The old folk song laments, “Oh, give me a home where the buffalo roam.”
For 140 years, that song conjured images of a home in the old
west. These days, though, American bison are found all over the United States and Canada.
According to the National Bison Association, buffalo roam on bison ranches in all 50 states. Georgia Buffalo Inc. is one of those ranches.
This 47-acre ranch is on U.S. 17 in McIntosh County, several miles north of Darien.
“We have 25 head (of buffalo) right now,” business and marketing manager Sherry DiSimone said. “By 2015, we hope to have 200 head. We also plan to have a general store featuring our bison meat as well as local produce and the leatherwork of local artists.”
DiSimone, who also manages the company website, www.georgiabuffalo.com, said their company is “social-media driven,” thriving on social-media contacts, plus word-of-mouth through local restaurants and meat markets.
She said several restaurants, a natural foods store on St. Simons Island and meat markets in Darien, Ludowici and Richmond Hill carry their high-protein, low-fat meat. The U.S. Department of Agriculture recently provided them with a sales and marketing grant to promote the health benefits of “America’s original red meat” — buffalo.
“Buffalo is very lean,” said DiSimone, who added that they plan to have video links on their website of chefs demonstrating how to cook bison in ways to maximize the flavor. “When we make bison blue-cheese burgers, I mix a lot of olive oil in the burger to keep the burger from being too dry. My kids love it. In fact, I recently caught two of my daughters trying to bribe our 4-year-old out of the other half of her bison burger after they’d eaten their burgers.”
Owner and operator Troy Bivens said he came into bison ranching after a lifetime in the construction business in Florida and Georgia. He moved to Brunswick 16 years ago and bought the land for the ranch about two years ago, but he didn’t release his first buffalo on the property until six months ago.
“I have an uncle in Minnesota who runs about 600 head on his ranch, and I have a friend in North Carolina who runs about 400 head,” he said. “I had helped them out on their ranches and got to thinking this was something I’d like to do.”
Bivens admitted that starting a buffalo ranch is more expensive than cattle ranching, noting that a bison calf costs around $1,500 compared with about $500 for a beef calf.

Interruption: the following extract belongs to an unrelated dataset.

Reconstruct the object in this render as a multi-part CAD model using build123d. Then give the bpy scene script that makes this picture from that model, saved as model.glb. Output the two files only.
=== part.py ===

And you can’t handle buffalo the way you do cattle, he said.
The National Bison Association reminds would-be ranchers that buffalo are not domesticated animals. They require special handling corrals and techniques that differ from cattle ranching. Bivens said when he and ranch hand Don Williams were preparing their first bison for slaughter, they had to be extra careful. They’ve learned to use low-stress handling to keep their bison calm, which helps create a healthier herd and high-quality meat.
Ranchers also have to watch out for predators. Bivens has lost three young calves in recent weeks. He suspects that coyotes are the culprits, but they’ve seen evidence of some large bobcats, too. He and Williams are devising ways to protect future calves.
“All of our bison are slaughtered between 24 and 30 months old,” he said, noting his bison are grass-fed and hormone, steroid and antibiotic-free. “Right now, we have to take them to Lyons, Ga., because local slaughter houses are unfamiliar with buffalo.”
Bivens said Georgia Buffalo Inc. plans to start doing guided tours at the ranch starting in May so future customers can have an up-close view of the buffalo herd. Following the tour, lunch would be provided.
The American bison was on the endangered species list a century ago, but according to the National Bison Association, there now are about 200,000 bison on private lands and another 20,000 on public lands. The bison industry started in the mid-1960s but gained momentum in the late 1980s.
The website said there now are more than 4,400 private bison ranches in the United States.